Consumption of natural gas is also expected to increase by 45% as the developing world fills its insatiable need for consistent and reliable energy sources. Major population centres of the world such as India and China are set to fuel that growth.
As one of the most transparent, regulated and environmentally-friendly producers in the world, Canada should be the one to meet the growing global demand for oil and natural gas.
Canada’s petroleum producers are leaders in innovation and green technology. They are constantly working to reduce domestic greenhouse gas emissions from the production of oil and gas, benefiting the global environment.

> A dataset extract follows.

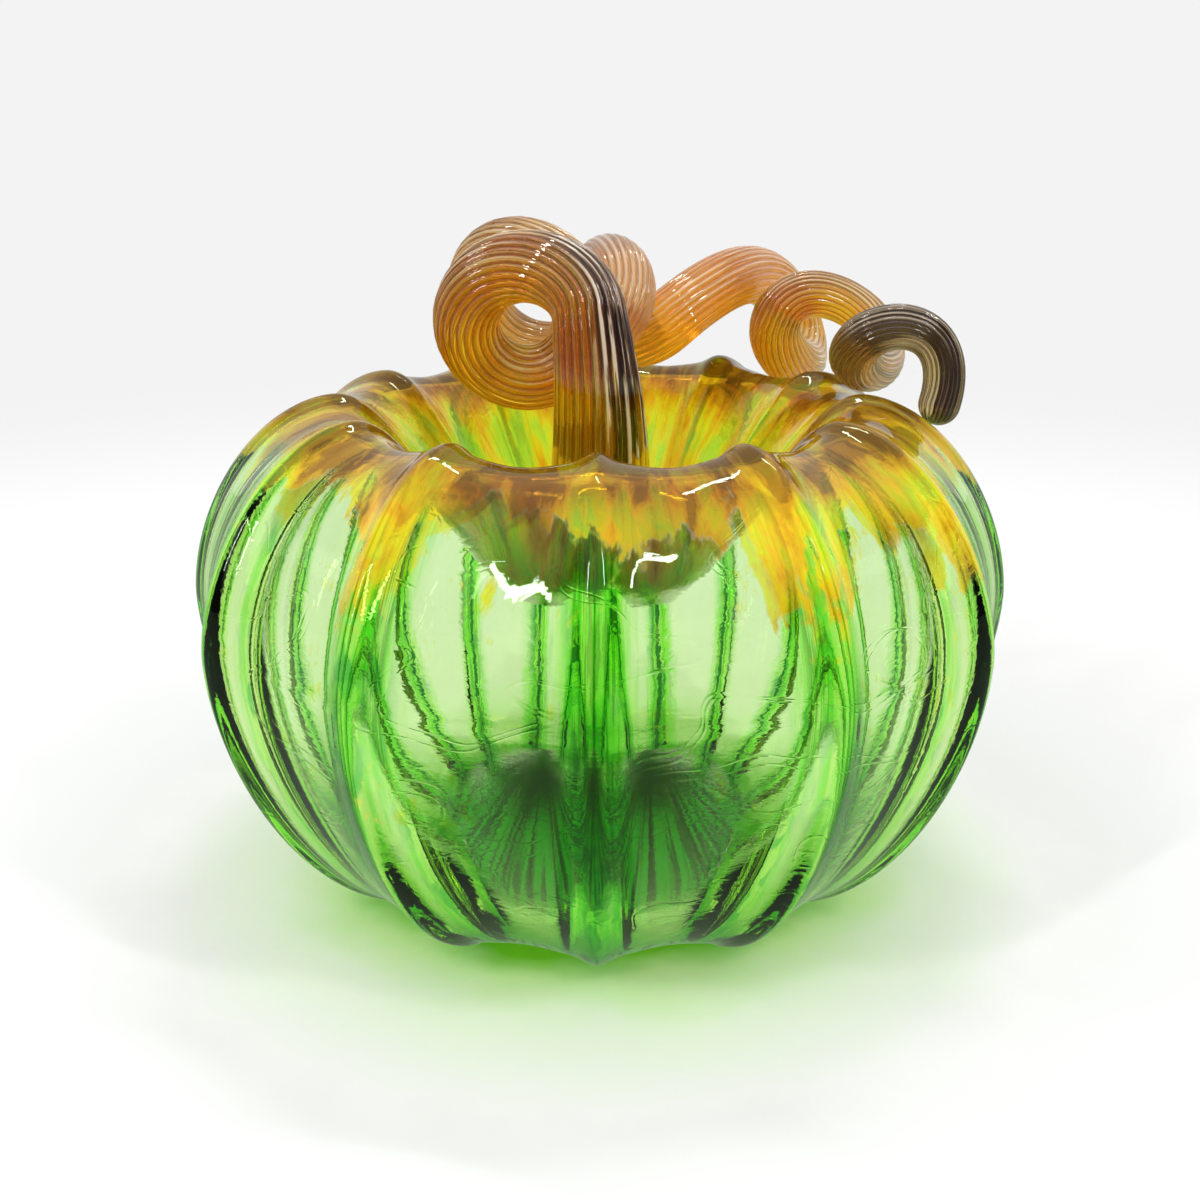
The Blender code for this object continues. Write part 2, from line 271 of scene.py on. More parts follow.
def columns():
    """Angles round the body, closer together on the crests, and each one's angle off its crest."""
    half_pitch = math.pi / RIB_COUNT
    share = np.linspace(-1, 1, COLUMNS_PER_RIB, endpoint=False)
    offset = half_pitch * (EVEN_COLUMN_SHARE * share + (1 - EVEN_COLUMN_SHARE) * share**3)
    crest = 2 * half_pitch * np.arange(RIB_COUNT)
    return (crest[:, None] + offset).ravel(), np.tile(offset, RIB_COUNT)


def turned(angles, r, z):
    """Grid of points at these angles from the front, which is -Y, turning towards +X."""
    r = np.broadcast_to(r, (len(r), len(angles)))
    z = np.broadcast_to(z, (len(z), len(angles)))
    return np.stack([r * np.sin(angles), -r * np.cos(angles), z], axis=-1)


def body_grids():
    """The outer and the inner skin: each is points, and each row's distance outward from the rim."""
    angles, offset = columns()
    r, z, depth, run = crest_profile()
    out_r, out_z = outward(r, z)
    out_r[0], out_z[0], out_r[-1], out_z[-1] = -1.0, 0.0, 1.0, 0.0
    sunk = depth[:, None] * relief(np.abs(offset))
    ribbed = turned(angles, r[:, None] - out_r[:, None] * sunk, z[:, None] - out_z[:, None] * sunk)
    lip = turned(angles, np.array([[OPENING_RADIUS]]), np.array([[WELL_FLOOR_HEIGHT]]))
    punt_radius = FOOT_RADIUS - RIB_DEPTH_AT_FOOT - FOOT_RING_WIDTH
    punt_r = punt_radius * np.linspace(1, 0, PUNT_ROWS, endpoint=False)
    punt_z = punt_height(punt_r, punt_radius)
    outer = np.concatenate([lip, ribbed, turned(angles, punt_r[:, None], punt_z[:, None])])
    lip_run = run[0] - WELL_FLOOR_RADIUS + OPENING_RADIUS
    outer_run = np.concatenate([[lip_run], run, run[-1] + r[-1] - punt_r])

    floor = WELL_FLOOR_HEIGHT - BASE_THICKNESS
    wall = depth + mix(PANEL_WALL, BASE_THICKNESS, smooth_step(EQUATOR_HEIGHT, 0.0, z))
    inner_r, inner_z = r - out_r * wall, z - out_z * wall
    kept = np.arange(len(r)) >= SKIPPED_INNER_ROWS
    kept &= (inner_r < punt_radius) | (inner_z > BASE_THICKNESS)
    inner_r = np.concatenate([[OPENING_RADIUS, WELL_FLOOR_RADIUS], inner_r[kept], punt_r])
    inner_z = np.concatenate([[floor, floor], inner_z[kept], punt_z + BASE_THICKNESS])
    inner_run = np.concatenate([outer_run[:2], run[kept], outer_run[-PUNT_ROWS:]])
    inner = turned(angles, inner_r[:, None], inner_z[:, None])
    return (outer, outer_run), (inner, inner_run)


def ring_faces(first_row, rows, count):
    """Quads between the rows of a closed grid whose points start at first_row * count."""
    row = np.arange(first_row, first_row + rows - 1)[:, None] * count
    k = np.arange(count)
    after = (k + 1) % count
    quads = np.stack([row + k, row + after, row + count + after, row + count + k], axis=-1)
    return quads.reshape(-1, 4)


def add_object(name, points, faces, attributes, material):
    """A smooth mesh object with named values on its points."""
    data = bpy.data.meshes.new(name)
    data.from_pydata(points.tolist(), [], [[int(k) for k in face] for face in faces])
    for label, values in attributes.items():
        kind, key = ("FLOAT_VECTOR", "vector") if values.ndim == 2 else ("FLOAT", "value")
        layer = data.attributes.new(label, kind, "POINT")
        layer.data.foreach_set(key, values.astype(np.float32).ravel())
    data.materials.append(material)
    data.shade_smooth()
    data.validate()
    obj = bpy.data.objects.new(name, data)
    bpy.context.scene.collection.objects.link(obj)
    return obj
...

As the only top 10 oil exporter with carbon pricing (since 2007), Canada should be the last producer out of the pool when oil demand eventually does run out in several decades’ time.
Given Canada’s excellent environmental, labour and human rights record when it comes to producing oil and gas, why should it not be allowed to have a fair share of growing global market demand for petroleum?
Once again, environmentalists continue to suggest that there is no market across the pacific for Alberta heavy oil. The facts show otherwise, showing demand for Alberta oil sands in Asia and the United States is very much alive and well.
Now if we can only get the Trans Mountain Pipeline expansion built! Let it not be the first new tidewater pipeline or last to be built in Canada!